- **Extracted records**:

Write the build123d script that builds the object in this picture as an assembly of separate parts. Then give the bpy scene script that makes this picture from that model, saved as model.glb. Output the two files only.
--
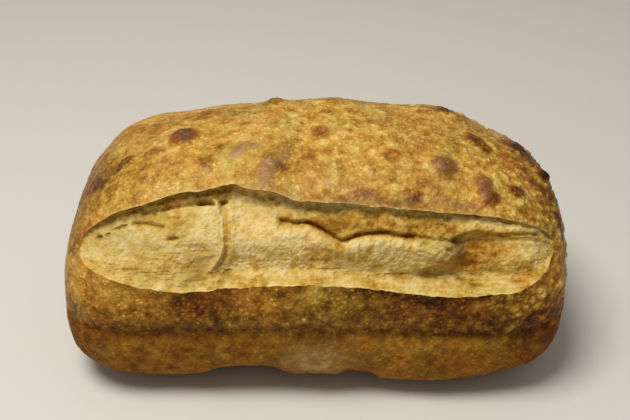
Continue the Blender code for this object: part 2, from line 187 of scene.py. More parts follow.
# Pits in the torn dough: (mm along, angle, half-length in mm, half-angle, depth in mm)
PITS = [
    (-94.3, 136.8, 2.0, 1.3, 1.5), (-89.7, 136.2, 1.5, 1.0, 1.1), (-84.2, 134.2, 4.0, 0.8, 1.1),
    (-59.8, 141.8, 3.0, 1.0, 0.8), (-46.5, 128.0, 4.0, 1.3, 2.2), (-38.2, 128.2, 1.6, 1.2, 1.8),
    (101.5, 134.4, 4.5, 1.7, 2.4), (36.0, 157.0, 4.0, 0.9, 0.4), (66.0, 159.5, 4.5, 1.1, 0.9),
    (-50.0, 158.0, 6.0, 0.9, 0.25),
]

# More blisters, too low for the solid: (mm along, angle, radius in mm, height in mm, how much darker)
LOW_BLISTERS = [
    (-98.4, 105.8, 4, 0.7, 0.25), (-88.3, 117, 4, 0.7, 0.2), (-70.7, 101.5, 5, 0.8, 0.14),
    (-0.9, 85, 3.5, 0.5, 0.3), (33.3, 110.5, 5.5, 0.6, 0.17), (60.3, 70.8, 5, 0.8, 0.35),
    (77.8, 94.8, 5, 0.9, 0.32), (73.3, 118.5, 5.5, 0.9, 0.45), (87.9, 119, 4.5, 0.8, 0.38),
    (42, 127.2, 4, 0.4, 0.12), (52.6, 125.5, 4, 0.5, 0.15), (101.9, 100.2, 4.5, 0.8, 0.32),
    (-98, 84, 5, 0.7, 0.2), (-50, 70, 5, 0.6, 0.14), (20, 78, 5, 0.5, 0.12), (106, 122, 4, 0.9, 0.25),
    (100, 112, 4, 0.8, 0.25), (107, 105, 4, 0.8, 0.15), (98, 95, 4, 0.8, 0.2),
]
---
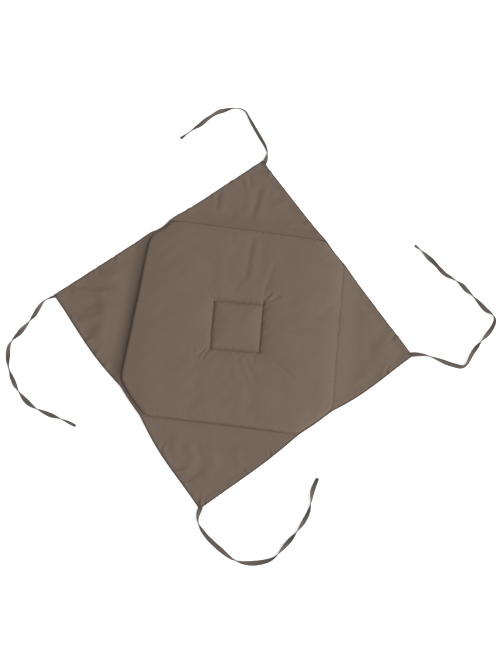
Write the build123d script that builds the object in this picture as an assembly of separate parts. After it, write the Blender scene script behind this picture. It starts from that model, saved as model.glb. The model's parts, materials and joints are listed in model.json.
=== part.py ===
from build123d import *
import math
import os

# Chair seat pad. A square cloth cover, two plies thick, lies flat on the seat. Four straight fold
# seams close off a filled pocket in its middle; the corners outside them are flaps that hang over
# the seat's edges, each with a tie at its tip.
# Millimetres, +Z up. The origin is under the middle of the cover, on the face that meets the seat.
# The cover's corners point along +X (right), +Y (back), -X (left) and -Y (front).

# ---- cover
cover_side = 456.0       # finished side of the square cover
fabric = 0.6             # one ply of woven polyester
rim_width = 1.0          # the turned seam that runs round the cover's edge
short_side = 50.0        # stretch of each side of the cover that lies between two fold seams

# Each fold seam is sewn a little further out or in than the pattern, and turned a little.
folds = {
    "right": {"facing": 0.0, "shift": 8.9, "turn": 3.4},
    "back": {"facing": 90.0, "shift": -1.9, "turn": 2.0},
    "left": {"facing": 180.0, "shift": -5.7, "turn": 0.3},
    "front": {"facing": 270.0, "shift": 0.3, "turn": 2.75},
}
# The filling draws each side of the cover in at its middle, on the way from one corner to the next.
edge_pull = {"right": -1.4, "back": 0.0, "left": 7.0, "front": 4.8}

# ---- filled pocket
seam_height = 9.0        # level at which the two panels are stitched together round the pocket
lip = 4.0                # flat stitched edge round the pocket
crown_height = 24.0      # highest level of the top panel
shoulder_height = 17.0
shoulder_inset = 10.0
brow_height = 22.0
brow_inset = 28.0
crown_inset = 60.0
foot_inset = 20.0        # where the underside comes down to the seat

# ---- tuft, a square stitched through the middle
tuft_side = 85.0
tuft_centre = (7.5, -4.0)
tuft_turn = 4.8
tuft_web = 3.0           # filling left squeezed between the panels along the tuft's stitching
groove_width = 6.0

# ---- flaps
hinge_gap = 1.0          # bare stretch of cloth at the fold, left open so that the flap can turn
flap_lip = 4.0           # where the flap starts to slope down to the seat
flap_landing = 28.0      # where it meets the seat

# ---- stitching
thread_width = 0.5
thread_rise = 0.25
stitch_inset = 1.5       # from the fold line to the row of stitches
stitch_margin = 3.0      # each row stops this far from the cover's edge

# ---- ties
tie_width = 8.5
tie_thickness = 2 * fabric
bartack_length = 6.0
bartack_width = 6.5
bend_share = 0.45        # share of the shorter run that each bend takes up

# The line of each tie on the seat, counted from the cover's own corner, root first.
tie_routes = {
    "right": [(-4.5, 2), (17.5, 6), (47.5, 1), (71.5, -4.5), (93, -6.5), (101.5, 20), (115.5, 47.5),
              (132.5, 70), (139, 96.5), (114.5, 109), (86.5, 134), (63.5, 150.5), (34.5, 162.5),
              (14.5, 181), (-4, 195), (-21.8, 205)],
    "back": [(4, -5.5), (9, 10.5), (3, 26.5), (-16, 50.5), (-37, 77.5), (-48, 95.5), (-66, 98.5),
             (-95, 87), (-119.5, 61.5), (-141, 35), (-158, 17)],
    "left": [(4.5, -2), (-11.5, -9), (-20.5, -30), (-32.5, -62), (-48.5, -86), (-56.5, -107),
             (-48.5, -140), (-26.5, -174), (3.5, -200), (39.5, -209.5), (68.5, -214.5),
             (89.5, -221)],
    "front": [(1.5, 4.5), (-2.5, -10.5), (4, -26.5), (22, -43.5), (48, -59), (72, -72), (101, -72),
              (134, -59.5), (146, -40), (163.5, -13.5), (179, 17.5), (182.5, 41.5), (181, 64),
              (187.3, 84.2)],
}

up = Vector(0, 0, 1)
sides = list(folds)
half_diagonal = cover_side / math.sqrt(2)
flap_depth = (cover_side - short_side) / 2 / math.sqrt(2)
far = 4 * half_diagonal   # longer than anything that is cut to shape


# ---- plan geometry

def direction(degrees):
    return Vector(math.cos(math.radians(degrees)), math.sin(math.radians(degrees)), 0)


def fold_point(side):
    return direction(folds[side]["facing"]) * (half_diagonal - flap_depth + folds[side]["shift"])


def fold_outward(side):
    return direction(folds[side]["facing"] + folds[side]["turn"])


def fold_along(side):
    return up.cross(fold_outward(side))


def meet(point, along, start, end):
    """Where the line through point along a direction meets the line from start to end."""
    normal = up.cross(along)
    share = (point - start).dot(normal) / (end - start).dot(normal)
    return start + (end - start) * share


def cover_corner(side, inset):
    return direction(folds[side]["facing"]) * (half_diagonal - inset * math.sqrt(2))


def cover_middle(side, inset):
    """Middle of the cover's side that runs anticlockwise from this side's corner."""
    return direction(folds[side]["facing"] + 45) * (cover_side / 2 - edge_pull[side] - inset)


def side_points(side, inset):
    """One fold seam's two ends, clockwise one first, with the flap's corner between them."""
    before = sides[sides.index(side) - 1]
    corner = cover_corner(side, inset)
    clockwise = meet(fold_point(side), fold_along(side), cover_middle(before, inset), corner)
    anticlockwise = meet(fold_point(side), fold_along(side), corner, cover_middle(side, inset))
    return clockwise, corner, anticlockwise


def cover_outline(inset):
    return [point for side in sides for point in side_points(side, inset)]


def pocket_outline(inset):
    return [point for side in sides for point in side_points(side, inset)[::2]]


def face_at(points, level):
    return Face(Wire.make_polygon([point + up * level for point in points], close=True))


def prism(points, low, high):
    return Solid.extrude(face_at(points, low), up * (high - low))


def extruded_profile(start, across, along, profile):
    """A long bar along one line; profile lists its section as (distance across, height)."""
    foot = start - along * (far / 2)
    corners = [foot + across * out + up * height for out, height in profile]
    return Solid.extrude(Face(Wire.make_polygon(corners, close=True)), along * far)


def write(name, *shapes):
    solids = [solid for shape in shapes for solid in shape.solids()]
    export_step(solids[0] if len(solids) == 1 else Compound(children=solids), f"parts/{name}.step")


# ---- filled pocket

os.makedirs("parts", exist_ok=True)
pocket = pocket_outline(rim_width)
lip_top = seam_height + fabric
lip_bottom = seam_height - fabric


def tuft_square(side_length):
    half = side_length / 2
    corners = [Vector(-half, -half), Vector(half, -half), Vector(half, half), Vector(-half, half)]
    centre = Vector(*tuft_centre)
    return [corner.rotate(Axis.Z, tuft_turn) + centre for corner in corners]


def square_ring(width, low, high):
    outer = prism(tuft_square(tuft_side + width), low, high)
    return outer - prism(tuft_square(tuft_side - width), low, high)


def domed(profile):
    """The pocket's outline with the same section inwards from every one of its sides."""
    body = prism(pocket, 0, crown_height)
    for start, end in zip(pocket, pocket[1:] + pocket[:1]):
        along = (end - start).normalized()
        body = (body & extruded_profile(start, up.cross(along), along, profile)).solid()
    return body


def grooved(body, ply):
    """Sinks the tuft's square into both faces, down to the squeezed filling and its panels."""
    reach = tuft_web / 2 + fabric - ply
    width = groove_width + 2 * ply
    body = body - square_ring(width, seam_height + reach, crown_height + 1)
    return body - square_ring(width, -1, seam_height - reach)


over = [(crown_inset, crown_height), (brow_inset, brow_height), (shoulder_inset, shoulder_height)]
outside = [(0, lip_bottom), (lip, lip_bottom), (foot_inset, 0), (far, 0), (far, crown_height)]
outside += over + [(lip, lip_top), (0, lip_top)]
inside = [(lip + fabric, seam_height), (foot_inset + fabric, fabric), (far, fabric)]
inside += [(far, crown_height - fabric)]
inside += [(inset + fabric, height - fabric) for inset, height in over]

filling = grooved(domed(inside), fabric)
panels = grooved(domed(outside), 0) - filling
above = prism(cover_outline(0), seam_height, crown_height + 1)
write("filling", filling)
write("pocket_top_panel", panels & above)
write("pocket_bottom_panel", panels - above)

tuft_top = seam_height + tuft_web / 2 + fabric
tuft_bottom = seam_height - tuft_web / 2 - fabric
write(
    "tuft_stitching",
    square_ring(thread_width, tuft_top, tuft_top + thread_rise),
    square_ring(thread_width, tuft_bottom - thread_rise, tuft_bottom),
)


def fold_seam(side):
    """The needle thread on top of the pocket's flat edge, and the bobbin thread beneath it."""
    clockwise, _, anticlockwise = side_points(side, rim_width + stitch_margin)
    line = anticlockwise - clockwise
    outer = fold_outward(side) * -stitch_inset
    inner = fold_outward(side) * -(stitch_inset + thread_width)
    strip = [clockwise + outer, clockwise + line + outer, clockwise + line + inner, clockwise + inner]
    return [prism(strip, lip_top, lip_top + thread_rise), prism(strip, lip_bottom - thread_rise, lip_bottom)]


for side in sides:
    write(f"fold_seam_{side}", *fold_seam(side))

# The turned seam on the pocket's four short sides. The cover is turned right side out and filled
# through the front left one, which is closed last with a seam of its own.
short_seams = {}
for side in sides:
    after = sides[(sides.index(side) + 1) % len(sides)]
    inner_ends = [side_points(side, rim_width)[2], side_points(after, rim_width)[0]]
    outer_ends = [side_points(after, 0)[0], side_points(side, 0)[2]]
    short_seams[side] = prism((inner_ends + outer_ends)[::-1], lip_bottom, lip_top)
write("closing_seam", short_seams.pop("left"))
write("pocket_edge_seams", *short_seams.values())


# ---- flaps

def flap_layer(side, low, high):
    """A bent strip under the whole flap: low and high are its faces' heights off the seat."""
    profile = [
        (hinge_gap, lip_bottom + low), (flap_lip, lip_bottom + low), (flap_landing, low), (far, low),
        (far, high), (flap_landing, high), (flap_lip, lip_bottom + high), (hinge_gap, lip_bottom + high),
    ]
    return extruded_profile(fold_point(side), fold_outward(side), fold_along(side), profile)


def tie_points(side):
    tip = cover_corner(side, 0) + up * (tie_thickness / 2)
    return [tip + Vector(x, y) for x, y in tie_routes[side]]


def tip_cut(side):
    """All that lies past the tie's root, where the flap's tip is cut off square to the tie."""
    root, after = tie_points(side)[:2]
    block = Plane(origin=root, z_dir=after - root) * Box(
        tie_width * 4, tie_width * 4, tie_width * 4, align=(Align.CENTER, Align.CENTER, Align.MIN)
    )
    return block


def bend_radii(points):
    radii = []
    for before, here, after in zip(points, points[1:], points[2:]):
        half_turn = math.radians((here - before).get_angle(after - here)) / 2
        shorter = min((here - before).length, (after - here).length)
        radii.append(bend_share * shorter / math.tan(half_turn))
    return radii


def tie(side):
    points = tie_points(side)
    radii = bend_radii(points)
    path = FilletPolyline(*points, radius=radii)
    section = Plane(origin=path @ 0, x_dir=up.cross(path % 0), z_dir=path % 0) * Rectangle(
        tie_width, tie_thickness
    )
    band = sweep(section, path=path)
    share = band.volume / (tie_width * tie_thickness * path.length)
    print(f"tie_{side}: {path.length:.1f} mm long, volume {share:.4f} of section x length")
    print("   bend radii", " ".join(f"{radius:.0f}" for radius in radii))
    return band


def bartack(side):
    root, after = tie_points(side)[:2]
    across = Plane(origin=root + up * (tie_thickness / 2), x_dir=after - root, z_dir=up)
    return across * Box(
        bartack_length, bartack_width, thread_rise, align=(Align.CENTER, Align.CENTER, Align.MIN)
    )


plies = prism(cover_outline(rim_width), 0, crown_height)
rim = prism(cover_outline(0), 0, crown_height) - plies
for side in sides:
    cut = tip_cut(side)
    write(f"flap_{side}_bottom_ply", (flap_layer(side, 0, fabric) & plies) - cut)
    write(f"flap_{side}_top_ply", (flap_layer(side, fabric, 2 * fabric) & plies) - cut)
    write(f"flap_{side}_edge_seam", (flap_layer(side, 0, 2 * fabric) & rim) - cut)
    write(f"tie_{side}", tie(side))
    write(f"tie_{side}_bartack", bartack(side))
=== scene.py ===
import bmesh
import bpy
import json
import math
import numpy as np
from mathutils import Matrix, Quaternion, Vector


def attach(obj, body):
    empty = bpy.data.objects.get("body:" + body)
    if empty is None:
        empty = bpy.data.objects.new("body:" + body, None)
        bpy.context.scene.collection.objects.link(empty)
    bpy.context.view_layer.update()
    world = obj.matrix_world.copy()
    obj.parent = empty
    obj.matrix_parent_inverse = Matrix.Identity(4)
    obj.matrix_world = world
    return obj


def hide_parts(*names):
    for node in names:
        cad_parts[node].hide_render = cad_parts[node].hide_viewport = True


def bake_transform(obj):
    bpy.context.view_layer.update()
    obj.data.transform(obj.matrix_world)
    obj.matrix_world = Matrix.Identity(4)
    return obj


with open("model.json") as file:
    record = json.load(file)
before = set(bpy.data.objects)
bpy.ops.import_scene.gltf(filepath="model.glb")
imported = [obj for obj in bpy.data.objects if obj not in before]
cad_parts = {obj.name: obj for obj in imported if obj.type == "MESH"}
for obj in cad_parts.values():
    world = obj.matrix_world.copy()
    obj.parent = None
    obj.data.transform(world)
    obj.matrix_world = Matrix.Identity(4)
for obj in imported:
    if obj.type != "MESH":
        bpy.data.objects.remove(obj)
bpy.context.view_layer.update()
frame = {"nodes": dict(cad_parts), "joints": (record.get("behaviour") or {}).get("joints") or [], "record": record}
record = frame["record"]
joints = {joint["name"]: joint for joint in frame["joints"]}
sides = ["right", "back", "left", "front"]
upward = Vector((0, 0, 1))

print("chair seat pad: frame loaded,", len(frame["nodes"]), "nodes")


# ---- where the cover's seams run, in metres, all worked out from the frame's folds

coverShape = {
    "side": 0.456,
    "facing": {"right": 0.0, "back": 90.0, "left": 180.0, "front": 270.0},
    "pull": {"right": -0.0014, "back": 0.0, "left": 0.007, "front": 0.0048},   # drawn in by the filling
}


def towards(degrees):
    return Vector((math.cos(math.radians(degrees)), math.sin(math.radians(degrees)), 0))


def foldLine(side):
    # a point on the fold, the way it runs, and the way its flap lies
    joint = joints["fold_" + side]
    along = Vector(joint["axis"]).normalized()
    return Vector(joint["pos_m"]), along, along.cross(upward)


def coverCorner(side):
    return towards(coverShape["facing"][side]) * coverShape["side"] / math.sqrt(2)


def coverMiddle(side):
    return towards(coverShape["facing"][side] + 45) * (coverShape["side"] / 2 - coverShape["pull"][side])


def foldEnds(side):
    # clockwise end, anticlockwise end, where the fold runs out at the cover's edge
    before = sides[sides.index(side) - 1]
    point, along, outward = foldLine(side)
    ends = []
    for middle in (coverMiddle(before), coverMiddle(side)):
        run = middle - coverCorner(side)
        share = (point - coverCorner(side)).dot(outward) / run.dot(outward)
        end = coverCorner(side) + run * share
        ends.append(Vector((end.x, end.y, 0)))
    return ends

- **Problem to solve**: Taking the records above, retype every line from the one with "plies = prism(cover_outline(rim_width), 0, crown_height)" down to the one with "for node in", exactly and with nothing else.

- **Correct output**:
plies = prism(cover_outline(rim_width), 0, crown_height)
rim = prism(cover_outline(0), 0, crown_height) - plies
for side in sides:
    cut = tip_cut(side)
    write(f"flap_{side}_bottom_ply", (flap_layer(side, 0, fabric) & plies) - cut)
    write(f"flap_{side}_top_ply", (flap_layer(side, fabric, 2 * fabric) & plies) - cut)
    write(f"flap_{side}_edge_seam", (flap_layer(side, 0, 2 * fabric) & rim) - cut)
    write(f"tie_{side}", tie(side))
    write(f"tie_{side}_bartack", bartack(side))
=== scene.py ===
import bmesh
import bpy
import json
import math
import numpy as np
from mathutils import Matrix, Quaternion, Vector


def attach(obj, body):
    empty = bpy.data.objects.get("body:" + body)
    if empty is None:
        empty = bpy.data.objects.new("body:" + body, None)
        bpy.context.scene.collection.objects.link(empty)
    bpy.context.view_layer.update()
    world = obj.matrix_world.copy()
    obj.parent = empty
    obj.matrix_parent_inverse = Matrix.Identity(4)
    obj.matrix_world = world
    return obj


def hide_parts(*names):
    for node in names:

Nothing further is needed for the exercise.